The boundary value solver requires an initial estimate for both the temperature $T(x)$ and its derivative $\frac{dT}{dx}$ along the domain.

As a physically reasonable starting point, we assume:

  • The wire is initially at the ambient temperature $(T_\infty = 300\,\mathrm{K})$.
  • There is no temperature gradient (flat profile).

This provides a simple and stable initial condition for the iterative solver: $$ T(x) = T_\infty, \quad \frac{dT}{dx} = 0. $$

In [6]:
#Initial guess
x = np.linspace(0, L/2, 50)
y_init = np.vstack((
    T_inf * np.ones_like(x),     # palpite inicial T(x)=T_inf
    np.zeros_like(x)             # dT/dx = 0
))

6. BVP Solver

Similar to the MATLAB bvp4c function, we use the solve_bvp function from the scipy.integrate library to solve the boundary value problem numerically.

In [7]:
sol = solve_bvp(fun, bc, x, y_init, tol=1e-6, max_nodes=10000)

if sol.success:
    print("Solution converged.")
else:
    print("Solution did not converge.")
Solution converged.

7. Plot the results

Finally, we plot the temperature distribution along the wire length to visualize the results.

In [8]:
x_plot = np.linspace(0, L/2, 200)
T_plot = sol.sol(x_plot)[0]

# Max temperature at the center (x=L/2)
T_max = T_plot[-1]

# Tentar usar Plotly para interatividade; se não estiver disponível, usar Matplotlib como fallback
try:
    import plotly.graph_objects as go

    hover = 'x: %{x:.2f} mm<br>T: %{y:.2f} K'
    fig = go.Figure()
    fig.add_trace(go.Scatter(
        x=x_plot*1e3,
        y=T_plot,
        mode='lines',
        name='T(x)',
        line=dict(color='firebrick', width=3),
        hovertemplate=hover
    ))

    fig.add_trace(go.Scatter(
        x=[x_plot[-1]*1e3],
        y=[T_max],
        mode='markers+text',
        name='T_max',
        marker=dict(size=8, color='royalblue'),
        text=[f'T_max = {T_max:.2f} K'],
        textposition='top right',
        hovertemplate='x: %{x:.2f} mm<br>T_max: %{y:.2f} K'
    ))

    fig.update_layout(
        title='Distribuição de Temperatura ao longo do fio (0 ≤ x ≤ L/2)',
        xaxis_title='x [mm]',
        yaxis_title='Temperatura T [K]',
        template='plotly_white',
        width=800,
        height=500
    )
    fig.update_xaxes(showgrid=True)
    fig.update_yaxes(showgrid=True)
    fig.show()

except Exception as e:
    # Fallback para Matplotlib
    plt.figure(figsize=(8,5))
    plt.plot(x_plot*1e3, T_plot, 'r', lw=2)
    plt.xlabel('x [mm]')
    plt.ylabel('Temperatura T [K]')
    plt.title('Distribuição de Temperatura ao longo do fio (0 ≤ x ≤ L/2)')
    plt.grid(True)

    # Anotar a temperatura máxima
    plt.scatter([x_plot[-1]*1e3], [T_max], color='blue')
    plt.annotate(f'T_max = {T_max:.2f} K', xy=(x_plot[-1]*1e3, T_max),
                 xytext=(x_plot[-1]*1e3*0.9, T_max + 2),
                 arrowprops=dict(arrowstyle='->', color='black'))
    plt.show()

print(f"T_max no centro (x=L/2): {T_max:.2f} K")
T_max no centro (x=L/2): 781.60 K

8. Conclusion

The steady‑state axial temperature distribution of the current‑carrying bare wire was obtained by solving the boundary value problem on half the length $(0 \leq x \leq \frac{L}{2})$ using symmetry $(T(0)=T_\infty$ and $\frac{dT}{dx}(L/2)=0)$.

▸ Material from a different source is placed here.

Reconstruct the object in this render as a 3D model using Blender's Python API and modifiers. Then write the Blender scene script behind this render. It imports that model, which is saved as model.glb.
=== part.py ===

The solution rises monotonically from the cooled end to a maximum at the center, where the axial heat flux vanishes. For the given parameters the computed centerline maximum temperature is $T_{max} = 781.60 \, K$.

Reformulating the second‑order ODE as a first‑order system enabled robust convergence with solve_bvp, yielding a smooth temperature field suitable for further parametric or interactive exploration.